* What needs to be done
Write out each line exactly as it stands, please.

_ _ _

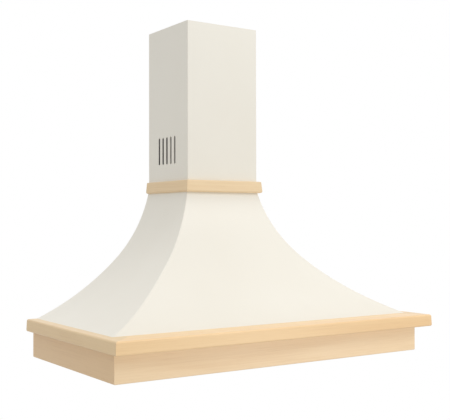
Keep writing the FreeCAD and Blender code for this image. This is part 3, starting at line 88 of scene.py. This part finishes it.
# ---------------------------------------------------------------- room
# A plain pale floor as far below the hood as a kitchen's is, an even white surround, and three soft lamps:
# one high at the front right, one overhead, and a weak one low at the front right, which shows the
# lacquer's sheen. Far from the hood the floor turns as white as the surround, so that no horizon shows, and
# from below it is clear.
FLOOR_DROP = 1.55
FLOOR_SIZE = 60.0
FLOOR_FADE = (2.6, 4.6)     # metres from the hood where the floor starts to turn white and is white
FLOOR_TONE = (0.78, 0.78, 0.775, 1)
SURROUND = 0.70
HOOD_MIDDLE = (0, -0.25, 0.35)
TRIM_MIDDLE = (0, -0.45, 0.05)
LAMPS = (                   # name, what it points at, the way to it, distance, size, watts
    ("key_lamp", HOOD_MIDDLE, (0.67, -1.0, 0.68), 3.4, 1.2, 18.5),
    ("top_lamp", HOOD_MIDDLE, (0.04, -0.12, 1.0), 3.2, 1.8, 23.0),
    ("low_lamp", TRIM_MIDDLE, (0.67, -1.0, -0.17), 2.2, 0.9, 5.5))
WHITE = (1, 1, 1, 1)


def add(tree, kind, feeds=(), **values):
    """One more node of a shader: values set its sockets, feeds links other nodes' outputs to them."""
    made = tree.nodes.new("ShaderNode" + kind)
    for socket, value in values.items():
        made.inputs[socket.replace("_", " ")].default_value = value
    for socket, source in dict(feeds).items():
        tree.links.new(source, made.inputs[socket])
    return made


def seen_straight(tree):
    """1 for what the camera sees straight, in a mirror or through glass, 0 for what only lights the hood."""
    path = add(tree, "LightPath")
    total = path.outputs["Is Camera Ray"]
    for ray in ("Is Glossy Ray", "Is Transmission Ray"):
        total = add(tree, "Math", {0: total, 1: path.outputs[ray]}).outputs[0]
    return total


floor = bpy.data.objects.new("floor", bpy.data.meshes.new("floor"))
plane = bmesh.new()
bmesh.ops.create_grid(plane, x_segments=2, y_segments=2, size=FLOOR_SIZE / 2)
bmesh.ops.translate(plane, vec=(0, 0, -FLOOR_DROP), verts=plane.verts)
plane.to_mesh(floor.data)
plane.free()
scene.collection.objects.link(floor)
floor_finish = bpy.data.materials.new("pale_floor")
floor_finish.use_nodes = True
tree = floor_finish.node_tree
tree.nodes.clear()
grain = add(tree, "TexNoise", {"Vector": add(tree, "TexCoord").outputs["Object"]}, Scale=3.0, Detail=4.0)
matt = add(tree, "BsdfDiffuse", Color=FLOOR_TONE)
soft = add(tree, "Bump", {"Height": grain.outputs["Fac"]}, Distance=0.002, Strength=0.2)
tree.links.new(soft.outputs["Normal"], matt.inputs["Normal"])
distance = add(tree, "VectorMath", {0: add(tree, "TexCoord").outputs["Object"]})
distance.operation = "LENGTH"
fade = add(tree, "MapRange", {"Value": distance.outputs["Value"]},
           From_Min=FLOOR_FADE[0], From_Max=FLOOR_FADE[1])
fade.interpolation_type = "SMOOTHSTEP"
shown = add(tree, "Math", {0: fade.outputs["Result"], 1: seen_straight(tree)})
shown.operation = "MULTIPLY"
blend = add(tree, "MixShader", {0: shown.outputs[0], 1: matt.outputs[0], 2: add(tree, "Emission").outputs[0]})
below = add(tree, "NewGeometry").outputs["Backfacing"]
clear = add(tree, "MixShader", {0: below, 1: blend.outputs[0], 2: add(tree, "BsdfTransparent").outputs[0]})
tree.links.new(clear.outputs[0], add(tree, "OutputMaterial").inputs["Surface"])
floor.data.materials.append(floor_finish)

world = bpy.data.worlds.new("surround")
scene.world = world
world.use_nodes = True
tree = world.node_tree
tree.nodes.clear()
strength = add(tree, "MapRange", {"Value": seen_straight(tree)}, To_Min=SURROUND, To_Max=1.0)
sky = add(tree, "Background", {"Strength": strength.outputs["Result"]}, Color=WHITE)
tree.links.new(sky.outputs[0], add(tree, "OutputWorld").inputs["Surface"])

for name, aim, way, distance, size, watts in LAMPS:
    lamp = bpy.data.objects.new(name, bpy.data.lights.new(name, "AREA"))
    lamp.data.shape = "DISK"
    lamp.data.size = size
    lamp.data.energy = watts
    lamp.location = Vector(aim) + Vector(way).normalized() * distance
    lamp.rotation_euler = (-Vector(way)).to_track_quat("-Z", "Y").to_euler()
    scene.collection.objects.link(lamp)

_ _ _

* Output of the task
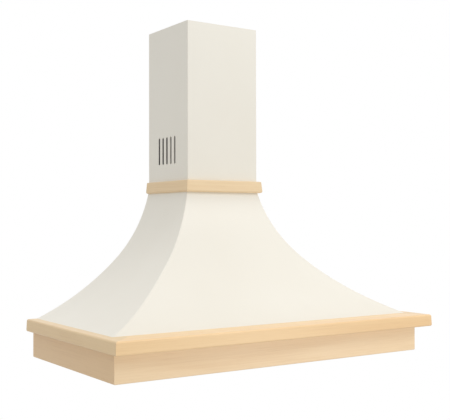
Keep writing the FreeCAD and Blender code for this image. This is part 3, starting at line 88 of scene.py. This part finishes it.
# ---------------------------------------------------------------- room
# A plain pale floor as far below the hood as a kitchen's is, an even white surround, and three soft lamps:
# one high at the front right, one overhead, and a weak one low at the front right, which shows the
# lacquer's sheen. Far from the hood the floor turns as white as the surround, so that no horizon shows, and
# from below it is clear.
FLOOR_DROP = 1.55
FLOOR_SIZE = 60.0
FLOOR_FADE = (2.6, 4.6)     # metres from the hood where the floor starts to turn white and is white
FLOOR_TONE = (0.78, 0.78, 0.775, 1)
SURROUND = 0.70
HOOD_MIDDLE = (0, -0.25, 0.35)
TRIM_MIDDLE = (0, -0.45, 0.05)
LAMPS = (                   # name, what it points at, the way to it, distance, size, watts
    ("key_lamp", HOOD_MIDDLE, (0.67, -1.0, 0.68), 3.4, 1.2, 18.5),
    ("top_lamp", HOOD_MIDDLE, (0.04, -0.12, 1.0), 3.2, 1.8, 23.0),
    ("low_lamp", TRIM_MIDDLE, (0.67, -1.0, -0.17), 2.2, 0.9, 5.5))
WHITE = (1, 1, 1, 1)


def add(tree, kind, feeds=(), **values):
    """One more node of a shader: values set its sockets, feeds links other nodes' outputs to them."""
    made = tree.nodes.new("ShaderNode" + kind)
    for socket, value in values.items():
        made.inputs[socket.replace("_", " ")].default_value = value
    for socket, source in dict(feeds).items():
        tree.links.new(source, made.inputs[socket])
    return made


def seen_straight(tree):
    """1 for what the camera sees straight, in a mirror or through glass, 0 for what only lights the hood."""
    path = add(tree, "LightPath")
    total = path.outputs["Is Camera Ray"]
    for ray in ("Is Glossy Ray", "Is Transmission Ray"):
        total = add(tree, "Math", {0: total, 1: path.outputs[ray]}).outputs[0]
    return total


floor = bpy.data.objects.new("floor", bpy.data.meshes.new("floor"))
plane = bmesh.new()
bmesh.ops.create_grid(plane, x_segments=2, y_segments=2, size=FLOOR_SIZE / 2)
bmesh.ops.translate(plane, vec=(0, 0, -FLOOR_DROP), verts=plane.verts)
plane.to_mesh(floor.data)
plane.free()
scene.collection.objects.link(floor)
floor_finish = bpy.data.materials.new("pale_floor")
floor_finish.use_nodes = True
tree = floor_finish.node_tree
tree.nodes.clear()
grain = add(tree, "TexNoise", {"Vector": add(tree, "TexCoord").outputs["Object"]}, Scale=3.0, Detail=4.0)
matt = add(tree, "BsdfDiffuse", Color=FLOOR_TONE)
soft = add(tree, "Bump", {"Height": grain.outputs["Fac"]}, Distance=0.002, Strength=0.2)
tree.links.new(soft.outputs["Normal"], matt.inputs["Normal"])
distance = add(tree, "VectorMath", {0: add(tree, "TexCoord").outputs["Object"]})
distance.operation = "LENGTH"
fade = add(tree, "MapRange", {"Value": distance.outputs["Value"]},
           From_Min=FLOOR_FADE[0], From_Max=FLOOR_FADE[1])
fade.interpolation_type = "SMOOTHSTEP"
shown = add(tree, "Math", {0: fade.outputs["Result"], 1: seen_straight(tree)})
shown.operation = "MULTIPLY"
blend = add(tree, "MixShader", {0: shown.outputs[0], 1: matt.outputs[0], 2: add(tree, "Emission").outputs[0]})
below = add(tree, "NewGeometry").outputs["Backfacing"]
clear = add(tree, "MixShader", {0: below, 1: blend.outputs[0], 2: add(tree, "BsdfTransparent").outputs[0]})
tree.links.new(clear.outputs[0], add(tree, "OutputMaterial").inputs["Surface"])
floor.data.materials.append(floor_finish)

world = bpy.data.worlds.new("surround")
scene.world = world
world.use_nodes = True
tree = world.node_tree
tree.nodes.clear()
strength = add(tree, "MapRange", {"Value": seen_straight(tree)}, To_Min=SURROUND, To_Max=1.0)
sky = add(tree, "Background", {"Strength": strength.outputs["Result"]}, Color=WHITE)
tree.links.new(sky.outputs[0], add(tree, "OutputWorld").inputs["Surface"])

for name, aim, way, distance, size, watts in LAMPS:
    lamp = bpy.data.objects.new(name, bpy.data.lights.new(name, "AREA"))
    lamp.data.shape = "DISK"
    lamp.data.size = size
    lamp.data.energy = watts
    lamp.location = Vector(aim) + Vector(way).normalized() * distance
    lamp.rotation_euler = (-Vector(way)).to_track_quat("-Z", "Y").to_euler()
    scene.collection.objects.link(lamp)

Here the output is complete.